In general, they feel quite overlooked. If that means winning from ambush, so be it. “I think people will be surprised. But for me, we’re not going to be a surprise because I know what we can do as a team. With or without Angel we’re going to put our best foot forward every time we’re on the floor,” Dream coach Michael Cooper said.

Pro basketball is such a monotheistic business, it having been proved time and again that championship outfits require one transcendent. The Dream don’t have theirs, not now anyway.

But know what? They seem genuinely excited to discover what they can become without McCoughtry’s overpowering presence.

“I’m really excited,” Hayes said. “Whether we kill it or we’re up and down, it’s all a learning thing. I really think we’re going to do well. There are a lot of eager people here ready to learn, ready to step up and do what the team needs. I think it’s going to be fun.”

Second to McCoughtry in scoring the past two seasons, Hayes is the most obvious successor to the leadership role. Yes, it has been established that the two of them are similar at the flesh-and-bone level. But that is where the likeness ends. For being the focal point does not come naturally to Hayes. Even when she was winning every game at UConn, Hayes was overshadowed by better-known teammates.

“I’ve always been the Robin to the Batman,” she said.

“I don’t mind (the change in role). Whatever I can do for my team I’m going to do it.”

It never has been Hayes’ way to put herself out there in the hot center of the spotlight. Cooper, who played with the famed L.A. Lakers’ “Showtime” teams of the 1980s, likens the personality of his shooting guard to that of Lakers center Kareem Abdul-Jabbar, a stoic, almost stately presence.

As difficult as it is to play outside one’s nature, Cooper and his staff are trying to prod Hayes toward a more outspoken style.

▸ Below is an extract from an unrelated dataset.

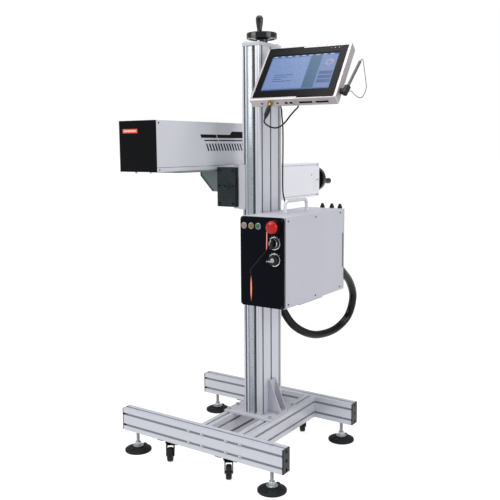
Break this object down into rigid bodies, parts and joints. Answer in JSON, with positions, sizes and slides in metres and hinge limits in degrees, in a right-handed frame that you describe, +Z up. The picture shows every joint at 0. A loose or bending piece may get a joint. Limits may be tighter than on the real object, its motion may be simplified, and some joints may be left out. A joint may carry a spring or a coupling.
{
  "type": "laser coding machine",
  "caption": "Marking head on a crank-driven cross arm and column, on a slotted-rail stand with levelling feet, casters, control box and tilting display.",
  "frame": {"origin": "on the floor under the middle of the machine's box, the hose, cables and tether left out", "axes": "+Z up the column, +X along the base rails towards the control box, +Y from the front cover of the marking head towards the back"},
  "size_m": [0.8678, 0.9752, 1.5055],
  "materials": {
    "anodised_aluminium": "satin",
    "zinc_plated_steel": "bright",
    "dark_cast_plate": "painted, matte",
    "grey_bracket": "matte",
    "arm_skin": "satin",
    "silver_paint": "satin",
    "black_paint": "satin",
    "black_plastic": "satin",
    "gloss_black": "glossy",
    "black_rubber": "matte",
    "black_cable": "satin",
    "red_plastic": "glossy",
    "lamp_plastic": "clear",
    "lit_window": "glossy",
    "screen_glass": "glossy",
    "brushed_case": "brushed"
  },
  "bodies": {
    "stand": {"rail_front": "anodised_aluminium", "rail_rear": "anodised_aluminium", "rail_cap_front_left": "black_plastic", "rail_cap_front_right": "black_plastic", "rail_cap_rear_left": "black_plastic", "rail_cap_rear_right": "black_plastic", "cross_beam_left": "anodised_aluminium", "cross_beam_right": "anodised_aluminium", "base_plate": "anodised_aluminium", "base_gusset": "anodised_aluminium", "column_profile": "anodised_aluminium", "column_top_plate": "anodised_aluminium", "control_box_bracket": "silver_paint", "control_box_handle": "anodised_aluminium", "control_box_housing": "silver_paint", "control_box_rear": "black_paint", "control_panel": "black_paint", "pilot_lamps": "lamp_plastic", "hose_inlet": "black_plastic", "umbilical_hose": "black_cable", "display_bracket": "grey_bracket", "display_down_cable": "black_cable"},
    "lift": {"lift_carriage": "anodised_aluminium", "arm_profile": "arm_skin", "arm_front_plate": "dark_cast_plate", "arm_rear_plate": "arm_skin"},
    "lift_drive": {"lift_screw": "zinc_plated_steel", "lift_handwheel": "black_plastic"},
    "lift_crank_knob": {"lift_knob": "black_plastic"},
    "head": {"head_slider": "anodised_aluminium", "head_bracket": "grey_bracket", "head_housing": "silver_paint", "head_front_cover": "gloss_black", "head_status_window": "lit_window"},
    "arm_drive": {"arm_screw": "zinc_plated_steel", "arm_handwheel": "black_plastic"},
    "arm_crank_knob": {"arm_knob": "black_plastic"},
    "display_swivel": {"display_yoke": "grey_bracket"},
    "display": {"display_case": "brushed_case", "display_bezel": "black_plastic", "display_screen": "screen_glass", "display_plug": "black_plastic", "display_loop_cable": "black_cable", "stylus_tether": "black_cable"},
    "stylus": {"stylus": "black_plastic"},
    "emergency_stop": {"emergency_stop": "red_plastic"},
    "key_switch": {"key_switch": "black_plastic"},
    "selector_switch": {"selector_switch": "black_plastic"},
    "foot_front_left": {"foot_front_left": "black_rubber"},
    "caster_front_left": {"caster_fork_front_left": "black_paint"},
    "wheel_front_left": {"caster_wheel_front_left": "black_rubber"},
    "foot_front_right": {"foot_front_right": "black_rubber"},
    "caster_front_right": {"caster_fork_front_right": "black_paint"},
    "wheel_front_right": {"caster_wheel_front_right": "black_rubber"},
    "foot_rear_left": {"foot_rear_left": "black_rubber"},
    "caster_rear_left": {"caster_fork_rear_left": "black_paint"},
    "wheel_rear_left": {"caster_wheel_rear_left": "black_rubber"},
    "foot_rear_right": {"foot_rear_right": "black_rubber"},
    "caster_rear_right": {"caster_fork_rear_right": "black_paint"},
    "wheel_rear_right": {"caster_wheel_rear_right": "black_rubber"}
  },
  "joints": [
    {"name": "lift_slide", "type": "slide", "parent": "stand", "child": "lift", "axis": [0, 0, 1], "range_m": [-0.6, 0.35]},
    {"name": "lift_screw_turn", "type": "hinge", "parent": "stand", "child": "lift_drive", "pos_m": [0.0261, -0.1231, 1.4], "axis": [0, 0, 1], "continuous": true},
    {"name": "lift_knob_turn", "type": "hinge", "parent": "lift_drive", "child": "lift_crank_knob", "pos_m": [0.04192, -0.16038, 1.4555], "axis": [0, 0, 1], "continuous": true},
    {"name": "head_slide", "type": "slide", "parent": "lift", "child": "head", "axis": [0, 1, 0], "range_m": [0, 0.36]},
    {"name": "arm_screw_turn", "type": "hinge", "parent": "lift", "child": "arm_drive", "pos_m": [-0.0777, 0.4024, 0.9515], "axis": [0, 1, 0], "continuous": true},
    {"name": "arm_knob_turn", "type": "hinge", "parent": "arm_drive", "child": "arm_crank_knob", "pos_m": [-0.03824, 0.4376, 0.94239], "axis": [0, 1, 0], "continuous": true},
    {"name": "display_swivel", "type": "hinge", "parent": "stand", "child": "display_swivel", "pos_m": [0.22797, -0.1787, 1.26471], "axis": [0, 0, 1], "range_deg": [-12, 60]},
    {"name": "display_tilt", "type": "hinge", "parent": "display_swivel", "child": "display", "pos_m": [0.22797, -0.1787, 1.26471], "axis": [0.9957, 0.0924, 0], "range_deg": [-15, 35]},
    {"name": "stylus_draw", "type": "slide", "parent": "display", "child": "stylus", "axis": [0.096, 0.6213, 0.7776], "range_m": [0, 0.05], "deforming": ["stylus_tether"]},
    {"name": "emergency_stop_push", "type": "slide", "parent": "stand", "child": "emergency_stop", "axis": [0, 1, 0], "range_m": [0, 0.006]},
    {"name": "selector_turn", "type": "hinge", "parent": "stand", "child": "selector_switch", "pos_m": [0.1931, -0.3116, 0.785], "axis": [0, 1, 0], "range_deg": [-45, 45]},
    {"name": "key_turn", "type": "hinge", "parent": "stand", "child": "key_switch", "pos_m": [0.1931, -0.3116, 0.733], "axis": [0, 1, 0], "range_deg": [0, 90]},
    {"name": "level_front_left", "type": "slide", "parent": "stand", "child": "foot_front_left", "axis": [0, 0, 1], "range_m": [-0.02, 0.015]},
    {"name": "level_front_right", "type": "slide", "parent": "stand", "child": "foot_front_right", "axis": [0, 0, 1], "range_m": [-0.02, 0.015]},
    {"name": "level_rear_left", "type": "slide", "parent": "stand", "child": "foot_rear_left", "axis": [0, 0, 1], "range_m": [-0.02, 0.015]},
    {"name": "level_rear_right", "type": "slide", "parent": "stand", "child": "foot_rear_right", "axis": [0, 0, 1], "range_m": [-0.02, 0.015]},
    {"name": "swivel_front_left", "type": "hinge", "parent": "stand", "child": "caster_front_left", "pos_m": [-0.2029, -0.3646, 0.0727], "axis": [0, 0, 1], "continuous": true},
    {"name": "roll_front_left", "type": "hinge", "parent": "caster_front_left", "child": "wheel_front_left", "pos_m": [-0.19283, -0.37952, 0.028], "axis": [0.829, 0.5592, 0], "continuous": true},
    {"name": "swivel_front_right", "type": "hinge", "parent": "stand", "child": "caster_front_right", "pos_m": [0.0471, -0.3646, 0.0727], "axis": [0, 0, 1], "continuous": true},
    {"name": "roll_front_right", "type": "hinge", "parent": "caster_front_right", "child": "wheel_front_right", "pos_m": [0.05717, -0.37952, 0.028], "axis": [0.829, 0.5592, 0], "continuous": true},
    {"name": "swivel_rear_left", "type": "hinge", "parent": "stand", "child": "caster_rear_left", "pos_m": [-0.2029, 0.1174, 0.0727], "axis": [0, 0, 1], "continuous": true},
    {"name": "roll_rear_left", "type": "hinge", "parent": "caster_rear_left", "child": "wheel_rear_left", "pos_m": [-0.19283, 0.10248, 0.028], "axis": [0.829, 0.5592, 0], "continuous": true},
    {"name": "swivel_rear_right", "type": "hinge", "parent": "stand", "child": "caster_rear_right", "pos_m": [0.0471, 0.1174, 0.0727], "axis": [0, 0, 1], "continuous": true},
    {"name": "roll_rear_right", "type": "hinge", "parent": "caster_rear_right", "child": "wheel_rear_right", "pos_m": [0.05717, 0.10248, 0.028], "axis": [0.829, 0.5592, 0], "continuous": true}
  ],
  "couplings": [
    {"joint": "lift_screw_turn", "follows": "lift_slide", "rad_per_m": -314.16},
    {"joint": "arm_screw_turn", "follows": "head_slide", "rad_per_m": -314.16}
  ]
}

A leader is not built in a day.

“My team has definitely wanted me to be that vocal leader,” she said. “I’ve always been a quiet person my whole life, so it’s definitely a challenge for me, but I’ve been working on it more.

“I’ve been told this my entire life: You have the qualities to be a great leader, you just have to talk to people. That’s something I don’t really do. I try to say a little bit every practice, or say a word here or a word there. If I see something, try to say something. It’s a long process for me.”

Want to make Hayes shift uncomfortably during an interview? Ask her if the Dream is her team now, at least until/when McCoughtry returns.

“I feel like that is what my coaches would want me to say. But again, I don’t feel like I’m a person like that,” Hayes said. “How can I say this is my team? This is our team. We are the Atlanta Dream. I’m not the Atlanta Dream,” she said.

Hayes does have some help, as was demonstrated in the season-opening victory at Connecticut on May 13. Three other teammates scored in double figures to accessorize Hayes’ 19 points, the most notable being second-year guard Bria Holmes. Playing a team-leading 30:49 in that game, Holmes went for 15 points.

The same Bria Holmes that Cooper labels “a budding star.”

“I think when a player like Angel is missing, someone has the opportunity to come in. Bria showed she can handle the load last year. I think she’s a very good defensive player. With her youth (she’s 23), she can get up and down the floor. She can play multiple positions (at 6-foot-1). She’s looking to take on the big shots.”

Hayes and Holmes came directly to this Dream season from Israel, where their teams met in the best-of-five championship series. Hayes’ squad took the title in four games. “(Holmes) is my teammate, so I didn’t want to rub her face in it. But she knows,” Hayes said with a small smile.

It’s helpful that they get along, given that a certain amount of cooperation between the two is going to be essential this season. Asked who is likely to get the ball when it’s score-or-lose time, now that McCoughtry is not an option, Cooper points first to the firm of Hayes and Holmes.

Life without their headline player will be an adventure on many fronts for the Dream. Consider the box office. Even with McCoughtry during the 17-17 regular season of 2016, Dream home attendance dipped eight percent from the year before, to an average of 5,614. That ranked them next to last in WNBA home attendance (overall league average was 7,655, up slightly from the year before).

“You win over more by winning more games. We have to put something good out there that makes people want to come see us, and I think this group is the one,” Cooper said.

It is much to ask of quiet players to make a great noise now. But this is their chance to show what they are made of, beyond flesh and bone.